The doors of the Quai D'Orsay's crimson and gold salons were thrown open at 2 p.m. by a company of ushers in late 18th century costumes.
They represented almost the only touch of resplendent costuming at the ceremony. They wore blue cutaway coats with silver braid an epaulettes, silver buttons, red satin breeches ribboned at the knees, white silk stockings and black patent leather slippers.
Briand took his place at the head of the horseshoe table at 3:03 p.m., and called for order. Facing the assembled plenipotentiaries and other signers he began his address of welcome amid a silence broken only by the whirr of movie cameras.
Around the signers was grouped a distinguished company. Gilt chairs had been placed in rows opposite the horseshoe table, with a double row behind Briand, under the great clock and around the sidewalls reserved for embassy attaches and personal attaches of the signers. They accommodated about 150. Another 100 persons, chiefly notables of France and other signing nations, stood around the walls.
The scene was bathed in powerful light. Four great projectors threw a dazzling glow through the windows of the clock room and four others were directly on the signatories, enveloping them in a pinkish white glow. Occasionally it would flutter into a disagreeable yellowish tinge.
A battery of cameras and motion picture machine operated between the doors of the room. Behind them rose, in tiers, 100 newspapermen, representing the press of 40 countries.
The delegates were greeted on arrivals by Premier Raymond Poincare, who, in gay humor, moved around rapidly shaking the hands of the delegates. He greeted the delegating of British signers and conferred with them for some time. They were headed by Lord Cushendon, for Great Britain, Northern Ireland and India; Premier W. L. MacKensie King of Canada; Sir C.J. Parr, New Zealand; and Senator A. J. McLanchiin, Australia.
Kellogg and Stresemann warmly congratulated Briand for his speech, which was received without applause. It was delivered in French and then translated into English.
Poincare and William T. Cosgrave, president of the Irish Free State Executive Council, occupied front row seats.
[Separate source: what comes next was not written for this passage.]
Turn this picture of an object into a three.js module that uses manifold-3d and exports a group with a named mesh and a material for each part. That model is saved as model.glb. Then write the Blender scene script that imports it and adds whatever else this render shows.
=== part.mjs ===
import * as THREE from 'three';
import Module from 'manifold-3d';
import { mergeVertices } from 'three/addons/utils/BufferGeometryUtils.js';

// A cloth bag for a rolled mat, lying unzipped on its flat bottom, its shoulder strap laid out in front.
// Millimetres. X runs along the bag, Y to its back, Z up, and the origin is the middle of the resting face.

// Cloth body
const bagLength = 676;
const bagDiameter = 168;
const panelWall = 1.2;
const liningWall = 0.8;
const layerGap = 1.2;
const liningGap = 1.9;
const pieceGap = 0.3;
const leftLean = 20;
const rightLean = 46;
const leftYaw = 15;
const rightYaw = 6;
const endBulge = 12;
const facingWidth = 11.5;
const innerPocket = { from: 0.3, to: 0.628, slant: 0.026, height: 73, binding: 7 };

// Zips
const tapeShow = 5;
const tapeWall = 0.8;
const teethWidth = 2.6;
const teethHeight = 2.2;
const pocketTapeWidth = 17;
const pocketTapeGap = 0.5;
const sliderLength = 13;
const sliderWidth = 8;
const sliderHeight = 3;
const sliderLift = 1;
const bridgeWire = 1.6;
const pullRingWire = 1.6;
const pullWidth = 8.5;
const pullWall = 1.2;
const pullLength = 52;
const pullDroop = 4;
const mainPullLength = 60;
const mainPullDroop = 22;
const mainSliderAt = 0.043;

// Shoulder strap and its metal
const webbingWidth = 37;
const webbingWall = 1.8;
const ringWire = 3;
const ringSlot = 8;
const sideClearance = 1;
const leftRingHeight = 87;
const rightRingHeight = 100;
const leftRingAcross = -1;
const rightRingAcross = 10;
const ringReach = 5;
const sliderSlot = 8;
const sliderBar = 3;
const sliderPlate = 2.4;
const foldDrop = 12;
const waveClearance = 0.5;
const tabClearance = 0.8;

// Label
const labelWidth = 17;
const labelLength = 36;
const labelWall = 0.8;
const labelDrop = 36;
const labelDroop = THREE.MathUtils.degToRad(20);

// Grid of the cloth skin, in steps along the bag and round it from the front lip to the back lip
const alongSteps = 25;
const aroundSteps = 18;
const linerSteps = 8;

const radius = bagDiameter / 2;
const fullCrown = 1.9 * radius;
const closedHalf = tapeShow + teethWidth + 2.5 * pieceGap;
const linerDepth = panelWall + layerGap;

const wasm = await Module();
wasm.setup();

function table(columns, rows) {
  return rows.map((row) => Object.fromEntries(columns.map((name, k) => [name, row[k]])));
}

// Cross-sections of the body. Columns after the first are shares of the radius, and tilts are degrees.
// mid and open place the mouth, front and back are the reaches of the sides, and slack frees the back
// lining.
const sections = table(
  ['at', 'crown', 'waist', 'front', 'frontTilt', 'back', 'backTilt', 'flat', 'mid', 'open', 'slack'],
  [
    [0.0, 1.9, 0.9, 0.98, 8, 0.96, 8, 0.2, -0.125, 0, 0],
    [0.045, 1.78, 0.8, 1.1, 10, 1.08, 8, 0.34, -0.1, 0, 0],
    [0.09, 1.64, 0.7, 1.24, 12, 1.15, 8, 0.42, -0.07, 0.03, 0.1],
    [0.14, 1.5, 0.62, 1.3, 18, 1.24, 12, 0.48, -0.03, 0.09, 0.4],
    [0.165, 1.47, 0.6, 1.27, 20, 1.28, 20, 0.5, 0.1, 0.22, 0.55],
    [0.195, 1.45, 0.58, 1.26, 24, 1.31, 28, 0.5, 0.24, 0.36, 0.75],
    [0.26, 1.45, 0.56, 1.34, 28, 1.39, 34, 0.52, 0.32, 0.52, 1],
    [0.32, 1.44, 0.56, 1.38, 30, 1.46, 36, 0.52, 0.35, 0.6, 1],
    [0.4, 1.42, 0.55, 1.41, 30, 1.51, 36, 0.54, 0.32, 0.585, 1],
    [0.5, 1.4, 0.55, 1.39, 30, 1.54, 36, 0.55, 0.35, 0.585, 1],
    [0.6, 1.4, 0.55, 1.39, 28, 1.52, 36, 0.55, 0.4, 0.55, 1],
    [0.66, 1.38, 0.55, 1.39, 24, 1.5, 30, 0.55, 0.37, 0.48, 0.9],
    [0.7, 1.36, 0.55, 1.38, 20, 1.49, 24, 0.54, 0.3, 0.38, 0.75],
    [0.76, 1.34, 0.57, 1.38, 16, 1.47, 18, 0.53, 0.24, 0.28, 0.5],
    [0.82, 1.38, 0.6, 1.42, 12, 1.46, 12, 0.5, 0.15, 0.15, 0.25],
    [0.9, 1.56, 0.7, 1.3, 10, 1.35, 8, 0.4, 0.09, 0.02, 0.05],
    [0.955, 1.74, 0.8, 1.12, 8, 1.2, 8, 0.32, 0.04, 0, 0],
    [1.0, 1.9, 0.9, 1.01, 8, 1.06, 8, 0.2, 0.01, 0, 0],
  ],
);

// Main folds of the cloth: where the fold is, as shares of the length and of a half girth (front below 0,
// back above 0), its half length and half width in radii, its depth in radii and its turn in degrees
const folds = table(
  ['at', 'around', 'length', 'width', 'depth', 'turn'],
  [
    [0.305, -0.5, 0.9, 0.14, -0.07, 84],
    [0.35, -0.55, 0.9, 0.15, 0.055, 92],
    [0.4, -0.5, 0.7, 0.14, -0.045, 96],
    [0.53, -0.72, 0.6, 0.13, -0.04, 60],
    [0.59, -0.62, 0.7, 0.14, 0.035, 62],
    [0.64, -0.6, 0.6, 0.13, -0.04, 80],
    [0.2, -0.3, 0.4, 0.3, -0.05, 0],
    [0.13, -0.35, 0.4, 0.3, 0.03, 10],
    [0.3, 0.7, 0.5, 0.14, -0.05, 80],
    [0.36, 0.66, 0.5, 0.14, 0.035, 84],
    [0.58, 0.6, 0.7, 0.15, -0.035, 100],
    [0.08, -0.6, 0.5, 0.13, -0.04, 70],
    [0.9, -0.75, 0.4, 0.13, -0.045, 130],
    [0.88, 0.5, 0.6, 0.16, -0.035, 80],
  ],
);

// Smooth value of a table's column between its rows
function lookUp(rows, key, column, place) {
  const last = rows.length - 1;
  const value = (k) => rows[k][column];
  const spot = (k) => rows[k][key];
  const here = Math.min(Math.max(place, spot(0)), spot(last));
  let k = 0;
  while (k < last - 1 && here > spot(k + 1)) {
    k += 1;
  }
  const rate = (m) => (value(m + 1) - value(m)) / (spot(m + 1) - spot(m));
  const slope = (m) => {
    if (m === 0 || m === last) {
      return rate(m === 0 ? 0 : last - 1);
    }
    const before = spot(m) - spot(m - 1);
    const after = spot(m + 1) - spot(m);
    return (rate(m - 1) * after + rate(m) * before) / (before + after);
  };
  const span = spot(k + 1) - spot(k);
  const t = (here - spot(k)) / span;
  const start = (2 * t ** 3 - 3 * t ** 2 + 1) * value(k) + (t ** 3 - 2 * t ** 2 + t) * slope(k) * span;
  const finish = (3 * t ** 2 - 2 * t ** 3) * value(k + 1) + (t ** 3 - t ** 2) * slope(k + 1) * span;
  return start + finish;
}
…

Patrick MacGilligan, Foreign secretary of the Irish Free State, was delegated to the task of signing the treaty for that country.
Briand's speech was broadcast from the Eiffel Tower to all France, and re-broadcast from the station at D'Ventry for the benefit of listeners in the United States. Meanwhile, the Movietone men were making a permanent sound-and-sight record of the event for posterity.
The crowd outside was unusually orderly in harmony with the spirit of the occasion.
The ceremony was conclude at 3:55 p.m. The delegates arouse, bowed and smiled to Premier Poincare and passed into the gardens for tea.
Briand's address of welcome contained glowing praise for Kellogg and a warm and diplomatic welcome to Germany.
"I am fully conscious that silence best befits such a solemn occasion. I would prefer that each simply arise an affix his signature to the greatest collective deed born of peace, but I would fail France if I did not express the nation's pride in receiving the signers and extending to them a cordial welcome.
"Undoubtedly you all join me in grateful impulse towards one of our colleagues who did not hesitate to come himself and assert here the full moral authority attached to his name and the country he represents.
"Sitting in the very hall where the illustrious Wilson had brought a high conscience to the work of peace, Secretary Kellogg can look with just pride on the progress made since we both began to examine means of carrying out this diplomatic undertaking.
"Nobody is better qualified than Secretary Kellogg for his prominent part in this treaty, even to his credit in the memory of men. The optimistic tenaciousness with which he has conquered skeptics, his fairness, good faith and readiness to satisfy questions with clear explanations, have gained him the confidence of his partners. Lastly, it was his clear vision that showed him what can be expected of governments.
"What more exalted lesson could be offered the civilized world than the sight of an assembly wherein Germany, of her own free will, steps in on the same level and takes her seat among signers who were here former adversaries?
"An example still more striking is in the opportunity for France to receive a German foreign minister, with the same warm welcome as her colleague for the first time in half a century.
"I am particularly glad to pay homage to the mind and courage of Herr Stresemann, who for three years did not hesitate to assume full responsibility for co-operating to maintain peace."
(The 15 nations signing the treaty: Australia, Belgium, Canada, Czechoslovakia, France, Germany, Great Britain, India, the Irish Free State, Italy, Japan, New Zealand, Poland, South Africa and the United States.)